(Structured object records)
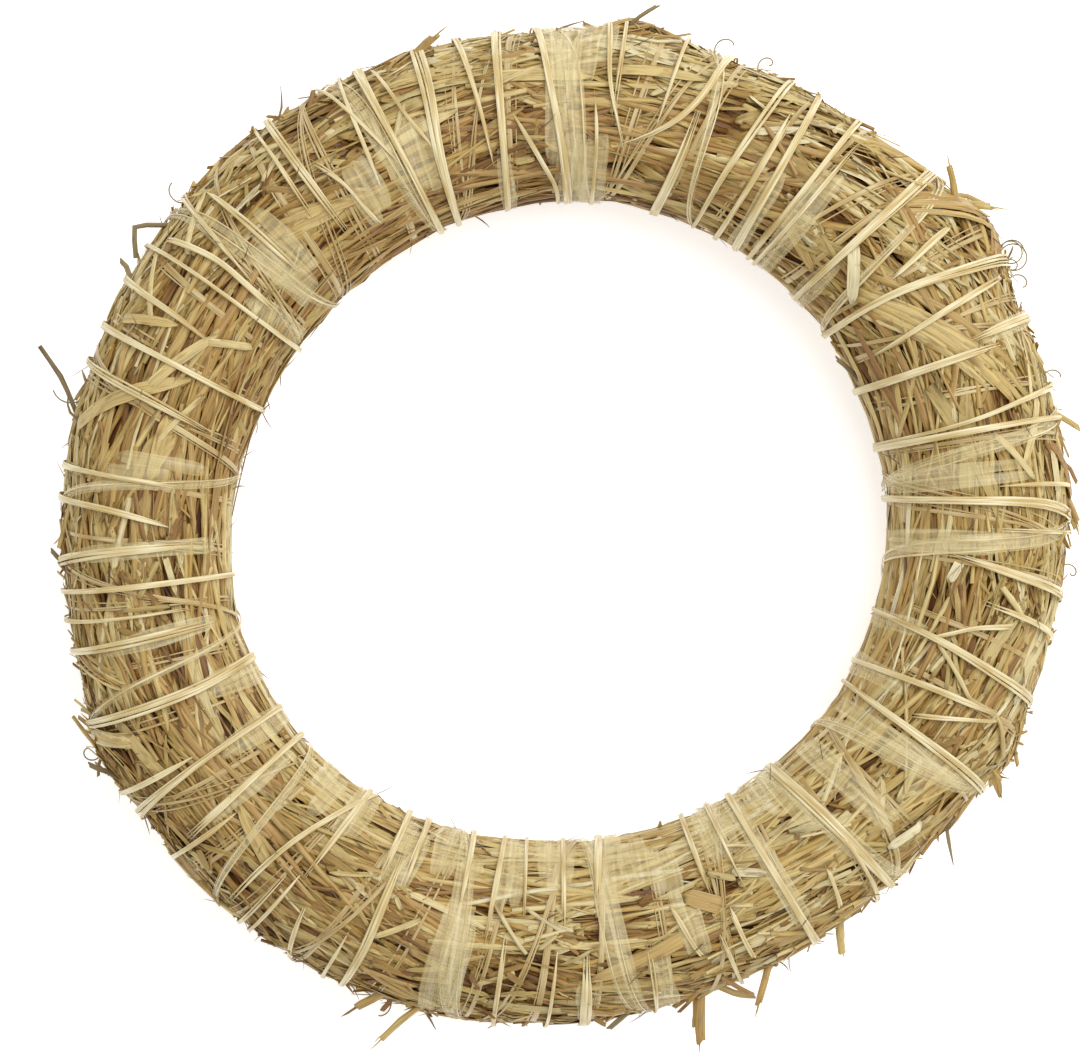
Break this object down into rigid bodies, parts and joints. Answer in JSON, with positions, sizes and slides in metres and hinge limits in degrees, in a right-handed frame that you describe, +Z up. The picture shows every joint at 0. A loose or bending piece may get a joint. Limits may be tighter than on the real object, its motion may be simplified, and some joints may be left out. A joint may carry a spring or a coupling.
{
  "type": "straw wreath base",
  "caption": "Flat-lying wreath ring of bundled straw, bound by a spiral thread and a wide translucent film, with loose stalk ends sticking out.",
  "frame": {"origin": "middle of the ring, on the surface that it lies on", "axes": "+Z up, through the ring's hole; +X to the right and +Y away from a viewer who looks down on it"},
  "size_m": [0.3137, 0.3118, 0.0507],
  "materials": {
    "straw": "dry threshed straw, fibrous, satin on the stalks and dull between them",
    "loose_straw": "dry straw stalk, satin",
    "thread": "twisted cream plastic film thread, slightly glossy",
    "film": "thin cream plastic film, wrinkled, translucent and glossy"
  },
  "bodies": {
    "root": {"straw_bundle": "straw", "binding_thread": "thread", "second_thread": "thread", "binding_film": "film", "long_stalk_left": "loose_straw", "bent_stalk_left": "loose_straw", "hooked_stalk_left": "loose_straw", "stalk_upper_left": "loose_straw", "stalk_end_upper_left": "loose_straw", "hair_upper_left": "loose_straw", "hair_top": "loose_straw", "stalk_top": "loose_straw", "stalk_end_upper_right": "loose_straw", "stalk_right_corner": "loose_straw", "hair_right_corner": "loose_straw", "stalk_right": "loose_straw", "stalk_end_right": "loose_straw", "stalk_right_low": "loose_straw", "spike_lower_right": "loose_straw", "hanging_stalk_lower_right": "loose_straw", "stub_lower_right": "loose_straw", "split_stalk_bottom": "loose_straw", "forked_stalk_bottom": "loose_straw", "stub_bottom": "loose_straw", "stalk_bottom_left": "loose_straw", "hair_bottom_left": "loose_straw", "stalk_left_low": "loose_straw", "stub_left": "loose_straw", "stalk_inner_left": "loose_straw", "stalk_inner_right": "loose_straw"}
  },
  "joints": []
}
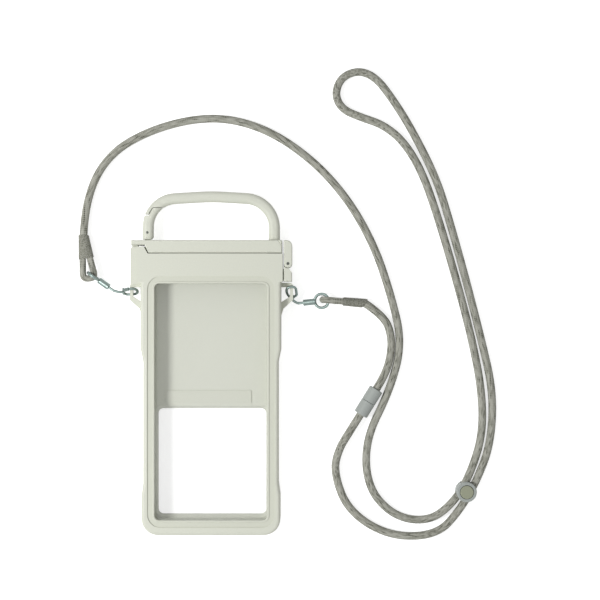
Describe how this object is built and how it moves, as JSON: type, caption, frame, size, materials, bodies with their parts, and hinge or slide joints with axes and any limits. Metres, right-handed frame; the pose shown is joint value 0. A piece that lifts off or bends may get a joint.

WORK TO BE COMPLETED: Nothing in the data may differ; print all of it exactly as written.

WORKED ANSWER:
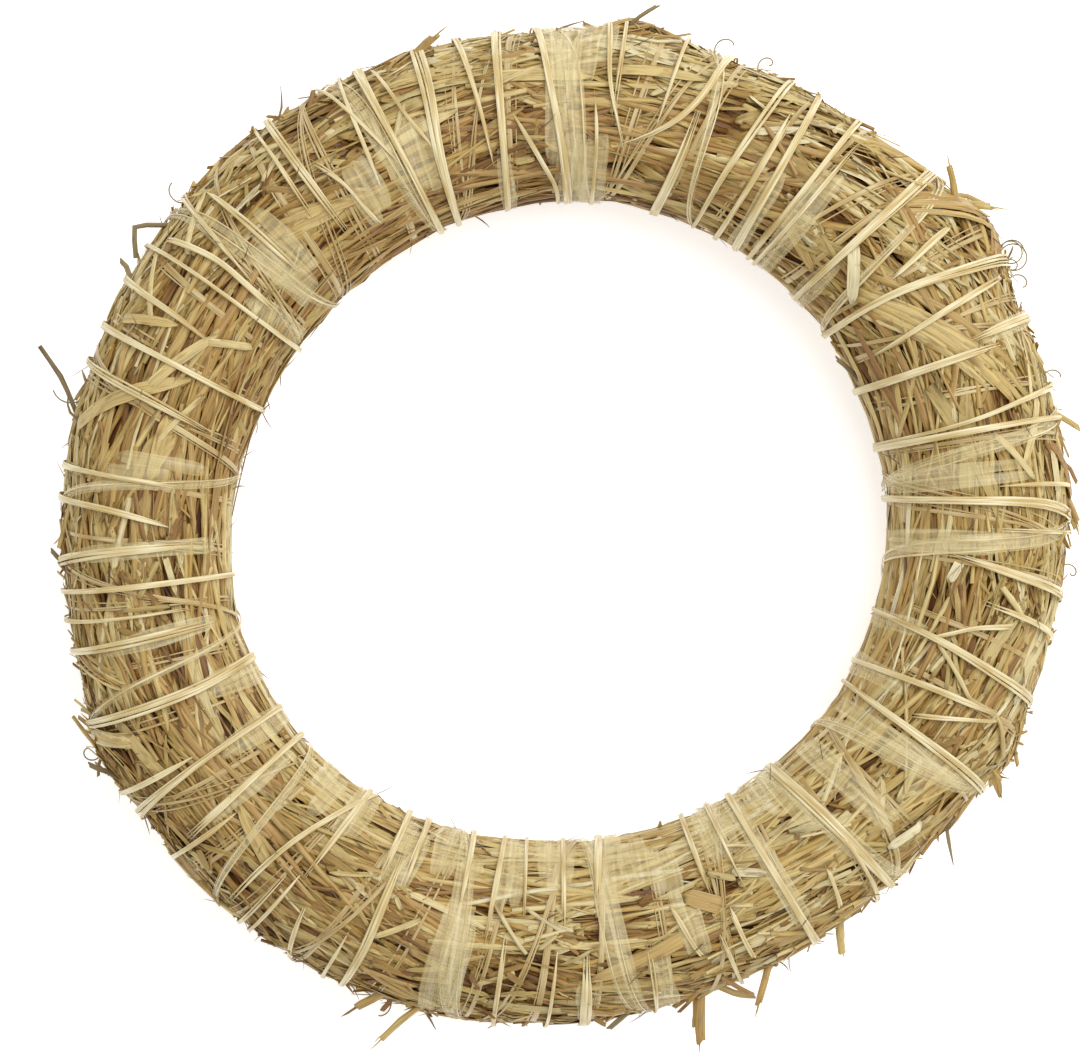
Break this object down into rigid bodies, parts and joints. Answer in JSON, with positions, sizes and slides in metres and hinge limits in degrees, in a right-handed frame that you describe, +Z up. The picture shows every joint at 0. A loose or bending piece may get a joint. Limits may be tighter than on the real object, its motion may be simplified, and some joints may be left out. A joint may carry a spring or a coupling.
{
  "type": "straw wreath base",
  "caption": "Flat-lying wreath ring of bundled straw, bound by a spiral thread and a wide translucent film, with loose stalk ends sticking out.",
  "frame": {"origin": "middle of the ring, on the surface that it lies on", "axes": "+Z up, through the ring's hole; +X to the right and +Y away from a viewer who looks down on it"},
  "size_m": [0.3137, 0.3118, 0.0507],
  "materials": {
    "straw": "dry threshed straw, fibrous, satin on the stalks and dull between them",
    "loose_straw": "dry straw stalk, satin",
    "thread": "twisted cream plastic film thread, slightly glossy",
    "film": "thin cream plastic film, wrinkled, translucent and glossy"
  },
  "bodies": {
    "root": {"straw_bundle": "straw", "binding_thread": "thread", "second_thread": "thread", "binding_film": "film", "long_stalk_left": "loose_straw", "bent_stalk_left": "loose_straw", "hooked_stalk_left": "loose_straw", "stalk_upper_left": "loose_straw", "stalk_end_upper_left": "loose_straw", "hair_upper_left": "loose_straw", "hair_top": "loose_straw", "stalk_top": "loose_straw", "stalk_end_upper_right": "loose_straw", "stalk_right_corner": "loose_straw", "hair_right_corner": "loose_straw", "stalk_right": "loose_straw", "stalk_end_right": "loose_straw", "stalk_right_low": "loose_straw", "spike_lower_right": "loose_straw", "hanging_stalk_lower_right": "loose_straw", "stub_lower_right": "loose_straw", "split_stalk_bottom": "loose_straw", "forked_stalk_bottom": "loose_straw", "stub_bottom": "loose_straw", "stalk_bottom_left": "loose_straw", "hair_bottom_left": "loose_straw", "stalk_left_low": "loose_straw", "stub_left": "loose_straw", "stalk_inner_left": "loose_straw", "stalk_inner_right": "loose_straw"}
  },
  "joints": []
}
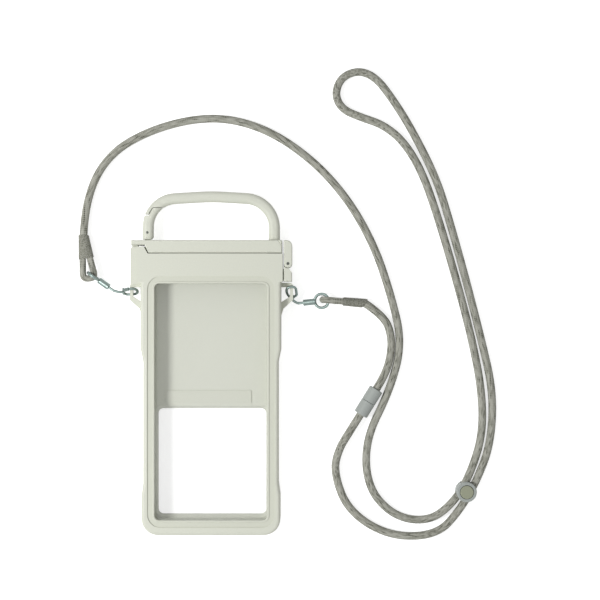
Describe how this object is built and how it moves, as JSON: type, caption, frame, size, materials, bodies with their parts, and hinge or slide joints with axes and any limits. Metres, right-handed frame; the pose shown is joint value 0. A piece that lifts off or bends may get a joint.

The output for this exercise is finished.